From the listing below, copy only the lines running from the line that contains "offset(amount=collar_wall, side=Side.RIGHT)" to the line that contains "bpy.data.objects.remove(obj)", both included.
— Start Raw records —
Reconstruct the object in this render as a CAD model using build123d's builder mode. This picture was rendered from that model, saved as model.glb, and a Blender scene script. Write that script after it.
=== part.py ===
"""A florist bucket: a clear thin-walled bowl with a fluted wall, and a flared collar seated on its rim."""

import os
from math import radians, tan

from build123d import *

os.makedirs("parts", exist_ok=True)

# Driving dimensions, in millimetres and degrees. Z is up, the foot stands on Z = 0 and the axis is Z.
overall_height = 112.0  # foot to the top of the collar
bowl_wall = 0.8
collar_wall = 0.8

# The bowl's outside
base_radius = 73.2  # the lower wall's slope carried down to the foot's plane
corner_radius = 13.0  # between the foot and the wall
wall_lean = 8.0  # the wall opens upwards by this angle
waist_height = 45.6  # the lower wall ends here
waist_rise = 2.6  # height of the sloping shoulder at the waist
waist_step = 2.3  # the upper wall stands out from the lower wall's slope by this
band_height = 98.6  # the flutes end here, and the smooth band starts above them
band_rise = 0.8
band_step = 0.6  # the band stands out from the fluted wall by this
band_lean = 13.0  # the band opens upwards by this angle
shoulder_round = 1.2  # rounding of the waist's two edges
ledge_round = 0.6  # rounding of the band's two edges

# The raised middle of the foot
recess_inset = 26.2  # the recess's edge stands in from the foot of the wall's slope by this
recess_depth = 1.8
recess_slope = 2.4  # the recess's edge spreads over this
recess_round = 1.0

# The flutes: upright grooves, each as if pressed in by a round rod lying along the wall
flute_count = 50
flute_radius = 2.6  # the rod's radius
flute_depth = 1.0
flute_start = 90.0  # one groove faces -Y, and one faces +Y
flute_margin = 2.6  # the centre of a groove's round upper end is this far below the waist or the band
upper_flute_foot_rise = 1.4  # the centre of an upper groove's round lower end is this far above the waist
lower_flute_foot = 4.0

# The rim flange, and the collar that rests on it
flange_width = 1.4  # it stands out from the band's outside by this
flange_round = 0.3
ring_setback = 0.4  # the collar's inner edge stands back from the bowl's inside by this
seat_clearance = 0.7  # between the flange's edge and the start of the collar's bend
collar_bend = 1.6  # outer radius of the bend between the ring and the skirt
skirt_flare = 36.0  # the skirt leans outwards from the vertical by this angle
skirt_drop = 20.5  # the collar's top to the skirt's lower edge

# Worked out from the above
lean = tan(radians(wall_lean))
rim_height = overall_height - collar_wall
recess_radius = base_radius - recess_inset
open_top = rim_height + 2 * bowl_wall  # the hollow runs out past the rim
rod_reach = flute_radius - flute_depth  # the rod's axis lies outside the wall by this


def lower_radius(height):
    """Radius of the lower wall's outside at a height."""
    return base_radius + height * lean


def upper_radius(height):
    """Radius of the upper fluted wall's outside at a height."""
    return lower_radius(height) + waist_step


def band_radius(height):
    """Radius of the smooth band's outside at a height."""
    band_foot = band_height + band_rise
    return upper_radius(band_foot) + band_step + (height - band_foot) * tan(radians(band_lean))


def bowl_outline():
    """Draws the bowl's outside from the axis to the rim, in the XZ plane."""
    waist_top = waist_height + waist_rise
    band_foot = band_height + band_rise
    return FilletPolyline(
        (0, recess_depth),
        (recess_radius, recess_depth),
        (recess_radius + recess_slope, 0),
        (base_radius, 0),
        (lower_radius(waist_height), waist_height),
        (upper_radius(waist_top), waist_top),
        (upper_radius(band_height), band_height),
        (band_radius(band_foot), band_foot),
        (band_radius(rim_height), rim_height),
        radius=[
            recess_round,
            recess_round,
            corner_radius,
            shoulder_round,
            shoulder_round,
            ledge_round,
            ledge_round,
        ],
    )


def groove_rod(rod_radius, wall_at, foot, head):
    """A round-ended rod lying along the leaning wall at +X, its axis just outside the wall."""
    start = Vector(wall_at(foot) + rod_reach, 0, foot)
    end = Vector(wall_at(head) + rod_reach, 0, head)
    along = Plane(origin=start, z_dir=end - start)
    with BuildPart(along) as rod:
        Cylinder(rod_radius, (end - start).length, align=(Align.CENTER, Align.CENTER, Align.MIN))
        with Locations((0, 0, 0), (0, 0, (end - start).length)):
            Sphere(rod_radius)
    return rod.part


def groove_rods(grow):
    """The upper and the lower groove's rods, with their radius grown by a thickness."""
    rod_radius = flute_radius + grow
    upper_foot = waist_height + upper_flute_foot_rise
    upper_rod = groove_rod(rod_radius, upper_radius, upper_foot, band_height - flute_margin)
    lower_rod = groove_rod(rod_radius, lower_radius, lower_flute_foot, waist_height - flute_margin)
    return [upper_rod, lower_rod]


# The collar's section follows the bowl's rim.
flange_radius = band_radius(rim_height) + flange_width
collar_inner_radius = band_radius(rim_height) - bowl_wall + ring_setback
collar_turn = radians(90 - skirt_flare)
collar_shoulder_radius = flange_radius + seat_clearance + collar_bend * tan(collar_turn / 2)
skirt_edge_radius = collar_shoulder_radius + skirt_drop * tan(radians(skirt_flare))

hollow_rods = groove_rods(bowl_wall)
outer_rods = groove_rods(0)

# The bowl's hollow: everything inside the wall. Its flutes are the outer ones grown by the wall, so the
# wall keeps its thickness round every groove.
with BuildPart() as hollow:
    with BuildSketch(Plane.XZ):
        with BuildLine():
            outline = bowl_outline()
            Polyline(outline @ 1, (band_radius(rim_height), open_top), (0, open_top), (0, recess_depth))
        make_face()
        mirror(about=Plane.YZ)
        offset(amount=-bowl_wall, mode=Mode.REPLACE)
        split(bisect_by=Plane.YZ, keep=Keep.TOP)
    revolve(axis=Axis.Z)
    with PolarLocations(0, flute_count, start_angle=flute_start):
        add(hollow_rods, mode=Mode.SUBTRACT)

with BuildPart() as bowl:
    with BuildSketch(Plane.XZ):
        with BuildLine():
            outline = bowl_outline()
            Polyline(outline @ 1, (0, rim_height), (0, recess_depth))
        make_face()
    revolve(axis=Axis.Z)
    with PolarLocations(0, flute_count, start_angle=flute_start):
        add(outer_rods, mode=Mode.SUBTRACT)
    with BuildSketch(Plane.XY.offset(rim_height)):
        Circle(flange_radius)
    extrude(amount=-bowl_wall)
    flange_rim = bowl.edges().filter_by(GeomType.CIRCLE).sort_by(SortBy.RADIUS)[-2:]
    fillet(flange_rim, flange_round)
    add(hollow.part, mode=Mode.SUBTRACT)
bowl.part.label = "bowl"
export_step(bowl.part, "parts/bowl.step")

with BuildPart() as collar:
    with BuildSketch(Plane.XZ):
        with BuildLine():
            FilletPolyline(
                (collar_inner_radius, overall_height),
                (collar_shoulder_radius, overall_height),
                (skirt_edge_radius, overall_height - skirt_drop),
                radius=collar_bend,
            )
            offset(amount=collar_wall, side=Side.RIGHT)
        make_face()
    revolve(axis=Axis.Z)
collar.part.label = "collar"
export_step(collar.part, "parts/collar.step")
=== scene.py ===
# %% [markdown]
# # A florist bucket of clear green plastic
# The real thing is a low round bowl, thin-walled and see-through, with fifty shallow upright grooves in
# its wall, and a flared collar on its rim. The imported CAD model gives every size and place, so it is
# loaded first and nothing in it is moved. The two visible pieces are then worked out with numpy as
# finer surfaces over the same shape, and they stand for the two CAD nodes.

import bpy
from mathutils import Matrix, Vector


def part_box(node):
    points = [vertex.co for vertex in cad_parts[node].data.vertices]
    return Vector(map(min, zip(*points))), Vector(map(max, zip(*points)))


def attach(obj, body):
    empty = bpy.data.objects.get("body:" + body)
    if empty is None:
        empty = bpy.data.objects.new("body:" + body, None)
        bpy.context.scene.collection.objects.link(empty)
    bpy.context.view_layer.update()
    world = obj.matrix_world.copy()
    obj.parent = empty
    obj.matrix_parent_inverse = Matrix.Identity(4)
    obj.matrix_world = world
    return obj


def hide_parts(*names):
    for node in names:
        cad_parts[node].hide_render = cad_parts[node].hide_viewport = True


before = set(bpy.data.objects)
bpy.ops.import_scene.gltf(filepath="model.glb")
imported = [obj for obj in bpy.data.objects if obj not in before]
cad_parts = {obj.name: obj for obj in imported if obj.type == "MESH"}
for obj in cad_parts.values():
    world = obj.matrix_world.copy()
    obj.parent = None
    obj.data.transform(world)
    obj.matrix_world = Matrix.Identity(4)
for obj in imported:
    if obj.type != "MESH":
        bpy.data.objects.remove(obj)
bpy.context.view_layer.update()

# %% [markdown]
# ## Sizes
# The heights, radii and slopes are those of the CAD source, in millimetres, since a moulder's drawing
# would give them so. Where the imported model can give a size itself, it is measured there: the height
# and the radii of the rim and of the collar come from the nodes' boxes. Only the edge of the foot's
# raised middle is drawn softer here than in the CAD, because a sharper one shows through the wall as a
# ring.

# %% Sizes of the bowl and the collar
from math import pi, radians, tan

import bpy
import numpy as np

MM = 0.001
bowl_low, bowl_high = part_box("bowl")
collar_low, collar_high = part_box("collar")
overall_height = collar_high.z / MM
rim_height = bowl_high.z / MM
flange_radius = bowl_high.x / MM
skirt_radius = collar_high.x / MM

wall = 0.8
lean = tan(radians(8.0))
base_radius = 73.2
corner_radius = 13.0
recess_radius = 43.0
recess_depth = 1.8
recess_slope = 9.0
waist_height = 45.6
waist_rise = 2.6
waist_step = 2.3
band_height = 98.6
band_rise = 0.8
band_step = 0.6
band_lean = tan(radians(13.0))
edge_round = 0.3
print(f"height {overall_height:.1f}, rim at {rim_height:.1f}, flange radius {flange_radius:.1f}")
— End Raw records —
— Start Raw records —
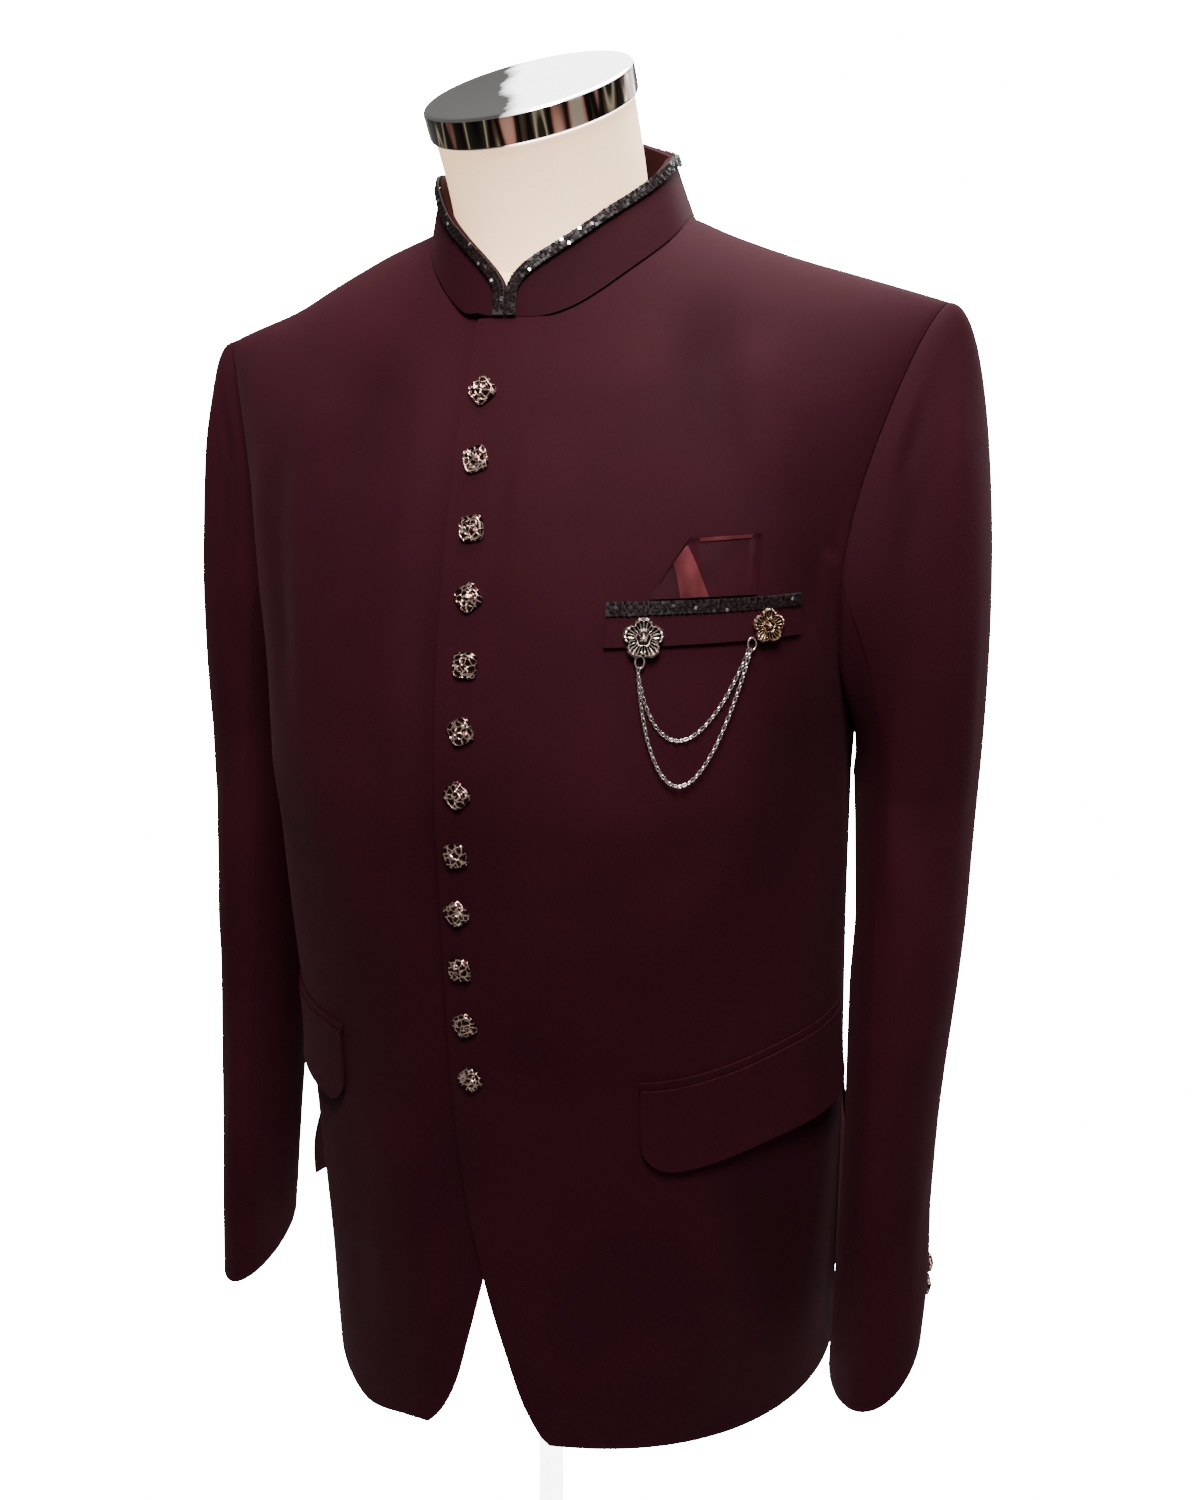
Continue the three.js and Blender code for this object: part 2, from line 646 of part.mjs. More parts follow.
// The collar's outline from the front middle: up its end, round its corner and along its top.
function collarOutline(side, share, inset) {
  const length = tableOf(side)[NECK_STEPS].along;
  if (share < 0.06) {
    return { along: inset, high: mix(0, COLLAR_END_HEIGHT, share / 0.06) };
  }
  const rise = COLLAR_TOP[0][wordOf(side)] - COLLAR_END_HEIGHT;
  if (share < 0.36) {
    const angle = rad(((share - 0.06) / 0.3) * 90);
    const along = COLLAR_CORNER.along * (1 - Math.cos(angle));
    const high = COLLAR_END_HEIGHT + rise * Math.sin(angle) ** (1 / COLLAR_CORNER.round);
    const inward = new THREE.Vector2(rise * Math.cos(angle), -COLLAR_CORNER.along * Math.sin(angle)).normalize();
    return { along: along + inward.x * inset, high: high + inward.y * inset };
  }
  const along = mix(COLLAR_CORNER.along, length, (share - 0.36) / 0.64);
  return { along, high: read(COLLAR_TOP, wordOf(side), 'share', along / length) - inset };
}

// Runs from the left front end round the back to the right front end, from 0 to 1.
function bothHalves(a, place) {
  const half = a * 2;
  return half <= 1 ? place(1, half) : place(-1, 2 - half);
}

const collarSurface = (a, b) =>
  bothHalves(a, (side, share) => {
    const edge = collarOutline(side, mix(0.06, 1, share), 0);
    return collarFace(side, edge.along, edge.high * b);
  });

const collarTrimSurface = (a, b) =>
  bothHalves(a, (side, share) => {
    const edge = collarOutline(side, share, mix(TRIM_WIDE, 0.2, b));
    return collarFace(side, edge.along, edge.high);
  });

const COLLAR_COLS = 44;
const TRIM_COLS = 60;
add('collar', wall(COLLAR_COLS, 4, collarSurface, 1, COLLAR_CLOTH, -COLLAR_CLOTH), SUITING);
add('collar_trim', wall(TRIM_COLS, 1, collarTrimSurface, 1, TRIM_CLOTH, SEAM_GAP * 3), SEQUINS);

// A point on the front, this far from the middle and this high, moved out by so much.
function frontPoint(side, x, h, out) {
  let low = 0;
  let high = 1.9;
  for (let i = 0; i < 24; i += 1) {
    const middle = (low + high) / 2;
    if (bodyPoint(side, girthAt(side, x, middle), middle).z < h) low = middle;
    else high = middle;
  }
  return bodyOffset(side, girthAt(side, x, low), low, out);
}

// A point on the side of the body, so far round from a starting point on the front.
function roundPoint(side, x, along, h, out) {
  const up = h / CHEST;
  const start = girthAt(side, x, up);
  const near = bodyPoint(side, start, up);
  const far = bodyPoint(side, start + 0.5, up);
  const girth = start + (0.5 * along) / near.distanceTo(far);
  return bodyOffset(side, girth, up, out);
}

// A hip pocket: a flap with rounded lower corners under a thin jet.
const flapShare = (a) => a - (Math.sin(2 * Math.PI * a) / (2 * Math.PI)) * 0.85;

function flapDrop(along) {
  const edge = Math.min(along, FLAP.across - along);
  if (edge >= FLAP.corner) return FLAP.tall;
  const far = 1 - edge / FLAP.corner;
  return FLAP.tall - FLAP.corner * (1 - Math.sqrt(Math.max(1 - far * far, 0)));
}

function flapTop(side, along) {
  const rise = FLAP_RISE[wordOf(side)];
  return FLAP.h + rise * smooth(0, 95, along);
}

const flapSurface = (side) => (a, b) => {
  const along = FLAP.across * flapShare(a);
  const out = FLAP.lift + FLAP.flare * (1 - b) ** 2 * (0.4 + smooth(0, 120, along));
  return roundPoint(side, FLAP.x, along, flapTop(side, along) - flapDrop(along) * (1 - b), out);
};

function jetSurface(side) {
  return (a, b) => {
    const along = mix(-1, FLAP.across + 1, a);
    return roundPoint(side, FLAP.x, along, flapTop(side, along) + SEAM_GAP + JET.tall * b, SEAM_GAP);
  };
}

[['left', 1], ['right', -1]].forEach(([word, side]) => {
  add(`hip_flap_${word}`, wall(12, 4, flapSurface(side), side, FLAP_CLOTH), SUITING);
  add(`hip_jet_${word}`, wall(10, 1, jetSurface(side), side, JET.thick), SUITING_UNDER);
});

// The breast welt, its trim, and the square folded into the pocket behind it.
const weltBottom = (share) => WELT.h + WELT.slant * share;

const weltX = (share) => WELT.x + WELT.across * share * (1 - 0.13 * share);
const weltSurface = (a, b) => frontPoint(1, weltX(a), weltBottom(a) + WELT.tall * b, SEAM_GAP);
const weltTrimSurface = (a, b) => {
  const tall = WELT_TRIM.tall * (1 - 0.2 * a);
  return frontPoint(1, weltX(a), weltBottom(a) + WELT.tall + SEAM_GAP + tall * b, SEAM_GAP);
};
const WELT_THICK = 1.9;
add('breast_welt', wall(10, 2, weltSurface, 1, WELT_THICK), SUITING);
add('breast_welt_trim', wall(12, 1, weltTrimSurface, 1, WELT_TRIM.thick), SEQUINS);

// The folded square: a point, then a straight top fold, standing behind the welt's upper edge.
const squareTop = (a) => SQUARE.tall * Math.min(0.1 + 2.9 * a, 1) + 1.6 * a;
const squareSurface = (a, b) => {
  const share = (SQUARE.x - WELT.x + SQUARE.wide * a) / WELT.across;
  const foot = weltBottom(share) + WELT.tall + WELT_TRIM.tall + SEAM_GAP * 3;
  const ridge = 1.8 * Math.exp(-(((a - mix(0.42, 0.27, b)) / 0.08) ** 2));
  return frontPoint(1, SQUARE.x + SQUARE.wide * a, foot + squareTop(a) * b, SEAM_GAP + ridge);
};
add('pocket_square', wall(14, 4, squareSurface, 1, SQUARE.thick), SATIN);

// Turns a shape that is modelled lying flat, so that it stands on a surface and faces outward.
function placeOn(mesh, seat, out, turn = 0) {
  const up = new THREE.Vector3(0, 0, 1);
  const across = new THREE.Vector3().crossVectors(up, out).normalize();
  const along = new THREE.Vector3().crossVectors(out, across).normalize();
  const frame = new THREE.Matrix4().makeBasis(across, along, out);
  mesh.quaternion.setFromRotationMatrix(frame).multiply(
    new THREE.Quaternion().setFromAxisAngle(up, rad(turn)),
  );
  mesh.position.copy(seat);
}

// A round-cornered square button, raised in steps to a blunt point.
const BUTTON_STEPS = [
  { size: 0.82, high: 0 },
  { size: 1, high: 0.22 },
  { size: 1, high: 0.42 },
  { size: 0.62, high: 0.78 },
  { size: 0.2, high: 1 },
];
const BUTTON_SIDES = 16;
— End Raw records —
— Start Raw records —
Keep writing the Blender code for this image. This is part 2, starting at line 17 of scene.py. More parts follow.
— End Raw records —
Full solution.
            offset(amount=collar_wall, side=Side.RIGHT)
        make_face()
    revolve(axis=Axis.Z)
collar.part.label = "collar"
export_step(collar.part, "parts/collar.step")
=== scene.py ===
# %% [markdown]
# # A florist bucket of clear green plastic
# The real thing is a low round bowl, thin-walled and see-through, with fifty shallow upright grooves in
# its wall, and a flared collar on its rim. The imported CAD model gives every size and place, so it is
# loaded first and nothing in it is moved. The two visible pieces are then worked out with numpy as
# finer surfaces over the same shape, and they stand for the two CAD nodes.

import bpy
from mathutils import Matrix, Vector


def part_box(node):
    points = [vertex.co for vertex in cad_parts[node].data.vertices]
    return Vector(map(min, zip(*points))), Vector(map(max, zip(*points)))


def attach(obj, body):
    empty = bpy.data.objects.get("body:" + body)
    if empty is None:
        empty = bpy.data.objects.new("body:" + body, None)
        bpy.context.scene.collection.objects.link(empty)
    bpy.context.view_layer.update()
    world = obj.matrix_world.copy()
    obj.parent = empty
    obj.matrix_parent_inverse = Matrix.Identity(4)
    obj.matrix_world = world
    return obj


def hide_parts(*names):
    for node in names:
        cad_parts[node].hide_render = cad_parts[node].hide_viewport = True


before = set(bpy.data.objects)
bpy.ops.import_scene.gltf(filepath="model.glb")
imported = [obj for obj in bpy.data.objects if obj not in before]
cad_parts = {obj.name: obj for obj in imported if obj.type == "MESH"}
for obj in cad_parts.values():
    world = obj.matrix_world.copy()
    obj.parent = None
    obj.data.transform(world)
    obj.matrix_world = Matrix.Identity(4)
for obj in imported:
    if obj.type != "MESH":
        bpy.data.objects.remove(obj)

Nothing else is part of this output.